Supplied material:
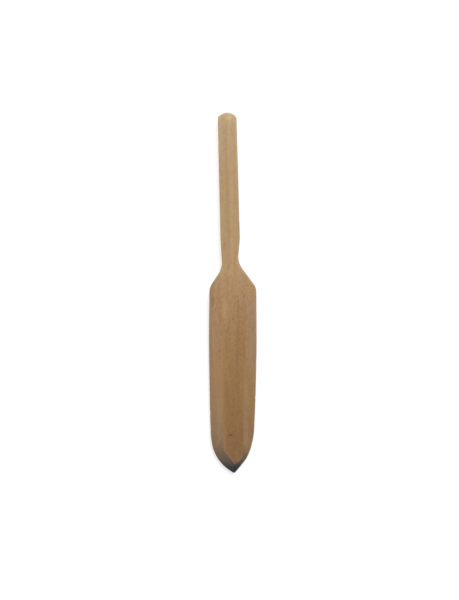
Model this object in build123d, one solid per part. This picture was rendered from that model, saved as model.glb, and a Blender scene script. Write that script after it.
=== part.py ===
from build123d import *
import os

# Wooden clay modeling tool, carved from one stick of beech.
#
# The tool lies flat on its back face. +Z is up, +Y points along the tool to the end of its handle, -Y to
# the tip of its blade, and +X is across it. The origin is the middle of its footprint, on its back face.
# It is made in the order in which the wood is worked: the outline is sawn from a board, the blade is
# planed thinner towards its tip, the edges are rounded over, and the side bevels and the facets of the
# tip are pared, alike on both faces.
# All sizes are in millimetres.

# Thickness of the board, and what is left of it at the tip once the upper face is planed down
BOARD_THICKNESS = 8.0
TIP_THICKNESS = 5.6
TAPER_START_Y = 6.0

# The ends of the tool, 200 mm apart
HANDLE_END_Y = 100.0
TIP_X = 0.85
TIP_Y = -100.0

# Rounding of every long edge, and of the handle's end
EDGE_ROUNDING = 1.2

# Outline of the tool from above, clockwise from the handle's end: each corner and the radius that rounds it
OUTLINE = [
    ((-2.85, HANDLE_END_Y + 1.46), 6.0),  # crown of the handle's end
    ((2.1, 97.6), 2.5),  # its right corner
    ((3.88, 29.8), 40.0),  # handle starts to narrow
    ((2.75, 16.8), 12.0),  # neck
    ((13.05, 3.05), 8.0),  # shoulder
    ((13.3, -28.0), 700.0),  # widest part of the blade
    ((12.55, -60.0), 500.0),
    ((11.75, -79.0), 40.0),  # side of the blade turns in
    ((10.1, -86.2), 20.0),  # arch of the tip
    ((7.85, -91.7), 14.0),
    ((TIP_X, TIP_Y - 0.43), 1.3),  # tip
    ((-10.1, -93.35), 22.0),
    ((-12.2, -80.6), 30.0),
    ((-12.75, -66.0), 300.0),
    ((-13.3, -26.0), 700.0),
    ((-12.95, 3.3), 9.0),
    ((-5.85, 13.9), 12.0),
    ((-6.9, 29.8), 40.0),
    ((-8.42, 97.6), 1.5),  # left corner of the handle's end, nearly square
]
WIDEST_X = 13.35  # nothing on the outline is further out than this

# Side bevels: places along the blade, each with the x of the ridge where the bevel leaves the flat face,
# and how far the bevel falls per mm out from that ridge. Both run out to nothing at the shoulders.
RIGHT_BEVEL = [
    (4.0, 15.0, 0.40),
    (-9.7, 11.0, 0.40),
    (-18.0, 8.8, 0.40),
    (-26.0, 7.7, 0.40),
    (-40.0, 6.6, 0.40),
    (-57.0, 6.3, 0.40),
    (-76.0, 6.3, 0.42),
    (-84.0, 6.0, 0.47),
    (-90.0, 4.9, 0.57),
    (-102.0, 3.6, 0.70),
]
LEFT_BEVEL = [
    (4.0, -15.0, 0.34),
    (-9.0, -10.2, 0.34),
    (-18.0, -7.3, 0.34),
    (-26.0, -5.9, 0.34),
    (-40.0, -5.4, 0.34),
    (-60.0, -5.1, 0.34),
    (-82.0, -4.7, 0.34),
    (-102.0, -3.6, 0.34),
]

# Tip facets, pared back from a V in the flat face: the direction of each arm of the V, and the facet's
# fall per mm out from that arm
V_POINT = (1.3, -94.9)
TIP_FACETS = [
    ((3.0, 2.7), 0.58),
    ((-5.1, 7.0), 0.42),
]

# How far a facet's cutting shape reaches along and out from its arm, and how far every cutting shape
# reaches past the wood
FACET_REACH = 30.0
OVERCUT = 6.0

# A face counts as flat if its normal is at least this upright
FLAT_NORMAL_Z = 0.9


def face_height(y):
    """Height of the upper face at y: level on the handle, then a straight taper to the tip."""
    taper = (BOARD_THICKNESS - TIP_THICKNESS) / (TAPER_START_Y - TIP_Y)
    return BOARD_THICKNESS - max(0.0, TAPER_START_Y - y) * taper


def sawn_outline():
    """The outline, cut straight through a board that is thicker than the finished tool."""
    corners = [corner for corner, _ in OUTLINE]
    radii = [radius for _, radius in OUTLINE]
    face = make_face(FilletPolyline(*corners, radius=radii, close=True))
    return extrude(face, BOARD_THICKNESS + OVERCUT)


def side_shape():
    """The tool's shape seen from the side, as wide as the board."""
    past_handle = HANDLE_END_Y + OVERCUT
    past_tip = TIP_Y - OVERCUT
    profile = Polyline(
        (0, past_handle, 0),
        (0, past_handle, BOARD_THICKNESS),
        (0, TAPER_START_Y, BOARD_THICKNESS),
        (0, past_tip, face_height(past_tip)),
        (0, past_tip, 0),
        close=True,
    )
    return extrude(make_face(profile), WIDEST_X + OVERCUT, dir=(1, 0, 0), both=True)


def blank():
    """The sawn and planed wood, with its upper and lower rims rounded over."""
    wood = sawn_outline() & side_shape()
    flats = [face for face in wood.faces() if abs(face.normal_at().Z) > FLAT_NORMAL_Z]
    rims = [edge for face in flats for edge in face.edges().filter_by(Axis.X, reverse=True)]
    return fillet(rims, EDGE_ROUNDING)


def bevel_cut(bevel, side, up):
    """The wedge of wood pared off for one bevel: side is 1 for +X or -1 for -X, up 1 or -1 for the face."""
    wedges = []
    outer_x = side * (WIDEST_X + OVERCUT)
    for y, ridge_x, fall in bevel:
        face_z = face_height(y) if up > 0 else 0.0
        low = (outer_x, y, face_z - up * fall * abs(outer_x - ridge_x))
        high_z = face_z + up * fall * OVERCUT
        inner = (ridge_x - side * OVERCUT, y, high_z)
        outer = (outer_x, y, high_z)
        wedges.append(make_face(Polyline(low, inner, outer, close=True)))
    return loft(wedges, ruled=True)


def facet_cut(arm, fall, up):
    """The wedge of wood pared off for one facet of the tip, on the upper (up 1) or lower (up -1) face."""
    along = Vector(*arm).normalized()
    out = Vector(along.Y, -along.X) if along.X > 0 else Vector(-along.Y, along.X)
    wedges = []
    for step in (-FACET_REACH, FACET_REACH):
        ridge = Vector(*V_POINT) + along * step
        face_z = face_height(ridge.Y) if up > 0 else 0.0
        inner = ridge - out * OVERCUT
        outer = ridge + out * FACET_REACH
        high_z = face_z + up * fall * OVERCUT
        corners = [
            (outer.X, outer.Y, face_z - up * fall * FACET_REACH),
            (inner.X, inner.Y, high_z),
            (outer.X, outer.Y, high_z),
        ]
        wedges.append(make_face(Polyline(*corners, close=True)))
    return loft(wedges, ruled=True)


def tool_body():
    """The finished tool, one piece of wood."""
    wood = blank()
    for up in (1, -1):
        for bevel, side in ((RIGHT_BEVEL, 1), (LEFT_BEVEL, -1)):
            wood -= bevel_cut(bevel, side, up)
        for arm, fall in TIP_FACETS:
            wood -= facet_cut(arm, fall, up)
    return wood


os.makedirs("parts", exist_ok=True)
tool = tool_body()
tool.label = "tool_body"
export_step(tool, "parts/tool_body.step")
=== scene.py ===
"""Wooden clay modeling tool, carved from one stick of beech, lying on a pale floor under soft light.

Lengths in the tables and constants are millimetres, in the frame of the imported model: +Y along the tool
to the end of its handle, +Z up from the face that it lies on. Blender's own units are metres.
"""

import math

import bpy
import numpy as np
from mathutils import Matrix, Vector, noise


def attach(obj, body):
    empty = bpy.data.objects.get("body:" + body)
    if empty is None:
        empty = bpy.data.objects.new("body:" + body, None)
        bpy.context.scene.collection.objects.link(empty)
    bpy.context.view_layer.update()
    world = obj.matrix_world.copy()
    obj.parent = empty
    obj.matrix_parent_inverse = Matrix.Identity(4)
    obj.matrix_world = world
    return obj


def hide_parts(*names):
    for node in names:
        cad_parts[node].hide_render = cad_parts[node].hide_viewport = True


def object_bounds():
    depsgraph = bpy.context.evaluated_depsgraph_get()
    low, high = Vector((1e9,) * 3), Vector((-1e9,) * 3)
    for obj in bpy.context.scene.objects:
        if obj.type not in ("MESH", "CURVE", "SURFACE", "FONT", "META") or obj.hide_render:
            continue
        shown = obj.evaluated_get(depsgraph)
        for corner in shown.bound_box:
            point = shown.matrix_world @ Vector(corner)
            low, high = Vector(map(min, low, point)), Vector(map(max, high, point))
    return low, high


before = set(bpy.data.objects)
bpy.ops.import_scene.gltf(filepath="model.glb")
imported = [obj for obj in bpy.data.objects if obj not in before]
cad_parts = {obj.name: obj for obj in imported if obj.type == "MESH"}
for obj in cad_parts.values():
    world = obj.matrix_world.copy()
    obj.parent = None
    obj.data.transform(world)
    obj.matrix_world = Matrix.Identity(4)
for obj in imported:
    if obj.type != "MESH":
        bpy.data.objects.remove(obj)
CAD_LOW, CAD_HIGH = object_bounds()

MM = 0.001
MM_PER_METRE = 1000

# ---------------------------------------------------------------- shape of the tool

BOARD_THICKNESS = 8.0
TIP_THICKNESS = 5.6
TAPER_START_Y = 6.0
HANDLE_END_Y = 100.0
TIP_X = 0.85
TIP_Y = -100.0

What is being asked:
In the lines above, find each one with "node" and list it.

The solution:
    for node in names:
        cad_parts[node].hide_render = cad_parts[node].hide_viewport = True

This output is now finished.